**Written instruction**
What follows is a listing; restate every line of it word for word.

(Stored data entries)

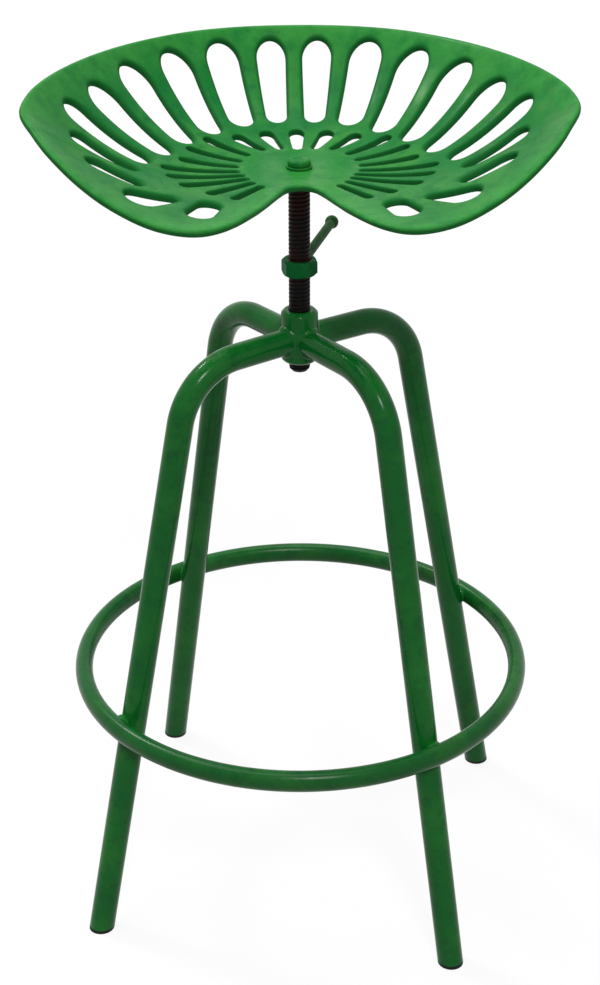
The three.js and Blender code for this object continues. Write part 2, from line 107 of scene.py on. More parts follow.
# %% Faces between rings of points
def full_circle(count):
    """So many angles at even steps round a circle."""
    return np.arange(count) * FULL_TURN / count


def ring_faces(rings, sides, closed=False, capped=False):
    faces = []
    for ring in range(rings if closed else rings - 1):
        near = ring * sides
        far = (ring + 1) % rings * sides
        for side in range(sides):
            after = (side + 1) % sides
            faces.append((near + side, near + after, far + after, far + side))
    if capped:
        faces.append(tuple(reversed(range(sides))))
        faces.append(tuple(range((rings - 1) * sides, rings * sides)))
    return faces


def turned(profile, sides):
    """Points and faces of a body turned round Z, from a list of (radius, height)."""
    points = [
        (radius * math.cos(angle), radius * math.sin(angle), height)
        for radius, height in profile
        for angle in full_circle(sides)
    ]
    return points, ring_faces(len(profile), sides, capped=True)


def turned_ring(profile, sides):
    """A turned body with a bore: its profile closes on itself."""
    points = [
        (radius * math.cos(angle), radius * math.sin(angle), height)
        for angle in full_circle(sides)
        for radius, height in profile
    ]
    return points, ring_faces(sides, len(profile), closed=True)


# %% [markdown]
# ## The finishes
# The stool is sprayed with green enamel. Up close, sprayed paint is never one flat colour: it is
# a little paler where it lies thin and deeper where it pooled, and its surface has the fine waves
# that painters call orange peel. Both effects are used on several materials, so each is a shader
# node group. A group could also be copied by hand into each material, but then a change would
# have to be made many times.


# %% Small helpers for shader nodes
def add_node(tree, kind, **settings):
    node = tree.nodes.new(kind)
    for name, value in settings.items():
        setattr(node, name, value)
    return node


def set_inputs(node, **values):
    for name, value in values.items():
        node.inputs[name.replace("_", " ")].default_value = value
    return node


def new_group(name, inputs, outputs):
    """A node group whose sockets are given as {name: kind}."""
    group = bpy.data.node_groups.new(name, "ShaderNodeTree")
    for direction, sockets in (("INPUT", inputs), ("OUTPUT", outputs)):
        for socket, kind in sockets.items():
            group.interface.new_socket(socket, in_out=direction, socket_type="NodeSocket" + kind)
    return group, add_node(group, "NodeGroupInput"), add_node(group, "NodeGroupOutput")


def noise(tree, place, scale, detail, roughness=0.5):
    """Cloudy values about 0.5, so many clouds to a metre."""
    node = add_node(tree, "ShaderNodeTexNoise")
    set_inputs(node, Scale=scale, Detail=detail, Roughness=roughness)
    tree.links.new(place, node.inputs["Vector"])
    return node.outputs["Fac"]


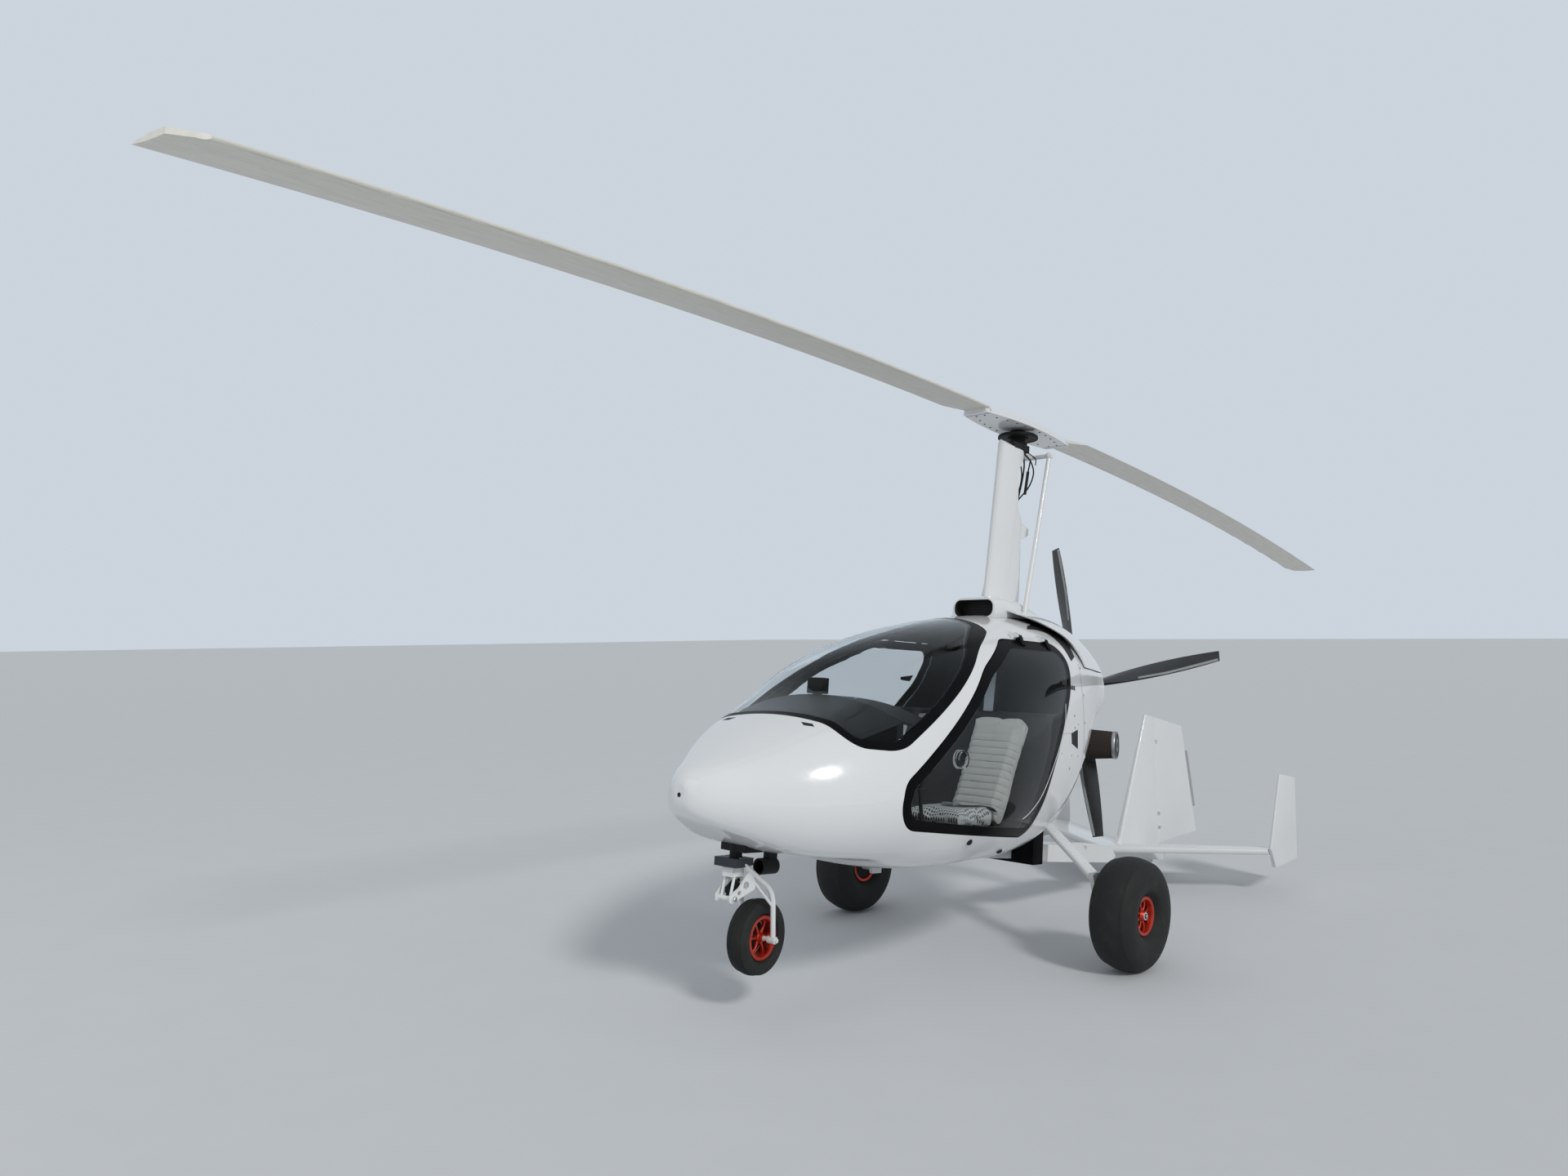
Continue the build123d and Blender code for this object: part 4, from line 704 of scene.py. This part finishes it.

**The completed task**
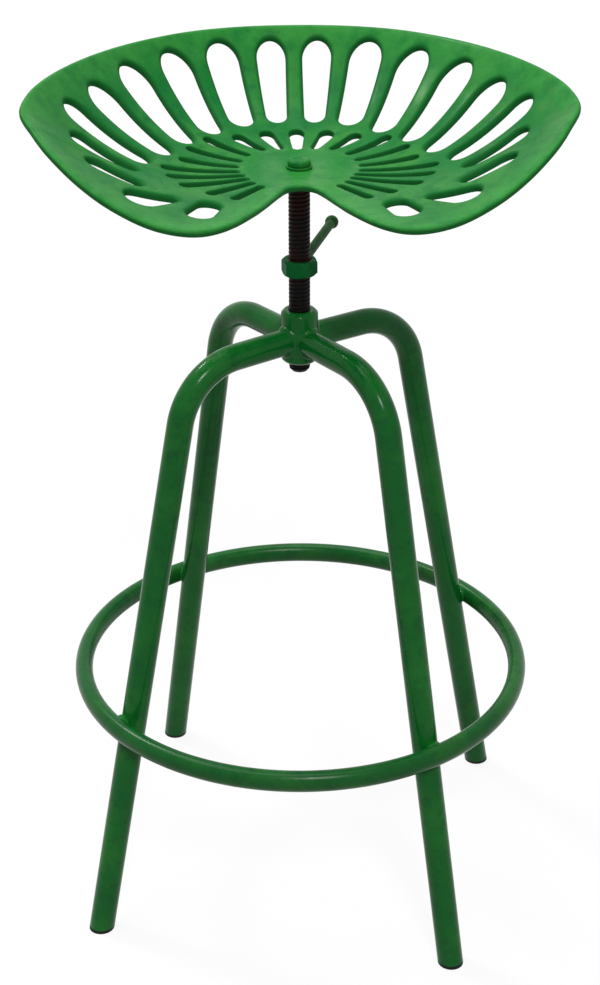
The three.js and Blender code for this object continues. Write part 2, from line 107 of scene.py on. More parts follow.
# %% Faces between rings of points
def full_circle(count):
    """So many angles at even steps round a circle."""
    return np.arange(count) * FULL_TURN / count


def ring_faces(rings, sides, closed=False, capped=False):
    faces = []
    for ring in range(rings if closed else rings - 1):
        near = ring * sides
        far = (ring + 1) % rings * sides
        for side in range(sides):
            after = (side + 1) % sides
            faces.append((near + side, near + after, far + after, far + side))
    if capped:
        faces.append(tuple(reversed(range(sides))))
        faces.append(tuple(range((rings - 1) * sides, rings * sides)))
    return faces


def turned(profile, sides):
    """Points and faces of a body turned round Z, from a list of (radius, height)."""
    points = [
        (radius * math.cos(angle), radius * math.sin(angle), height)
        for radius, height in profile
        for angle in full_circle(sides)
    ]
    return points, ring_faces(len(profile), sides, capped=True)


def turned_ring(profile, sides):
    """A turned body with a bore: its profile closes on itself."""
    points = [
        (radius * math.cos(angle), radius * math.sin(angle), height)
        for angle in full_circle(sides)
        for radius, height in profile
    ]
    return points, ring_faces(sides, len(profile), closed=True)


# %% [markdown]
# ## The finishes
# The stool is sprayed with green enamel. Up close, sprayed paint is never one flat colour: it is
# a little paler where it lies thin and deeper where it pooled, and its surface has the fine waves
# that painters call orange peel. Both effects are used on several materials, so each is a shader
# node group. A group could also be copied by hand into each material, but then a change would
# have to be made many times.


# %% Small helpers for shader nodes
def add_node(tree, kind, **settings):
    node = tree.nodes.new(kind)
    for name, value in settings.items():
        setattr(node, name, value)
    return node


def set_inputs(node, **values):
    for name, value in values.items():
        node.inputs[name.replace("_", " ")].default_value = value
    return node


def new_group(name, inputs, outputs):
    """A node group whose sockets are given as {name: kind}."""
    group = bpy.data.node_groups.new(name, "ShaderNodeTree")
    for direction, sockets in (("INPUT", inputs), ("OUTPUT", outputs)):
        for socket, kind in sockets.items():
            group.interface.new_socket(socket, in_out=direction, socket_type="NodeSocket" + kind)
    return group, add_node(group, "NodeGroupInput"), add_node(group, "NodeGroupOutput")


def noise(tree, place, scale, detail, roughness=0.5):
    """Cloudy values about 0.5, so many clouds to a metre."""
    node = add_node(tree, "ShaderNodeTexNoise")
    set_inputs(node, Scale=scale, Detail=detail, Roughness=roughness)
    tree.links.new(place, node.inputs["Vector"])
    return node.outputs["Fac"]


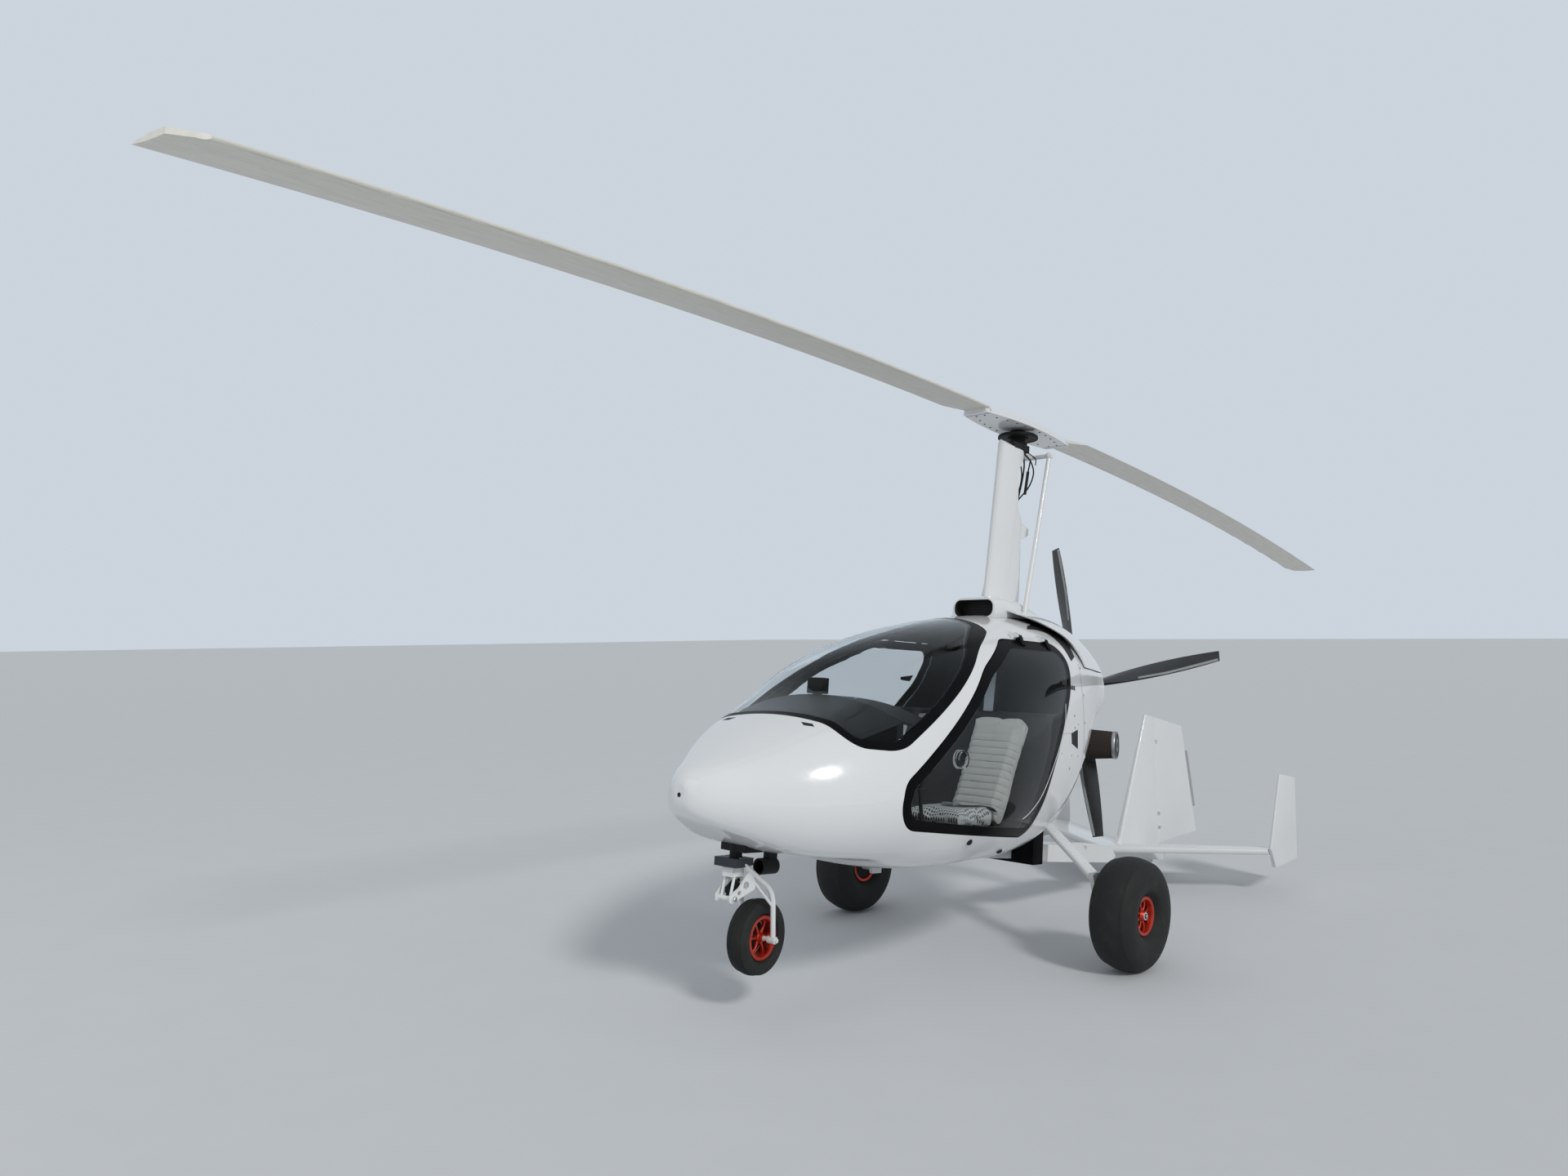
Continue the build123d and Blender code for this object: part 4, from line 704 of scene.py. This part finishes it.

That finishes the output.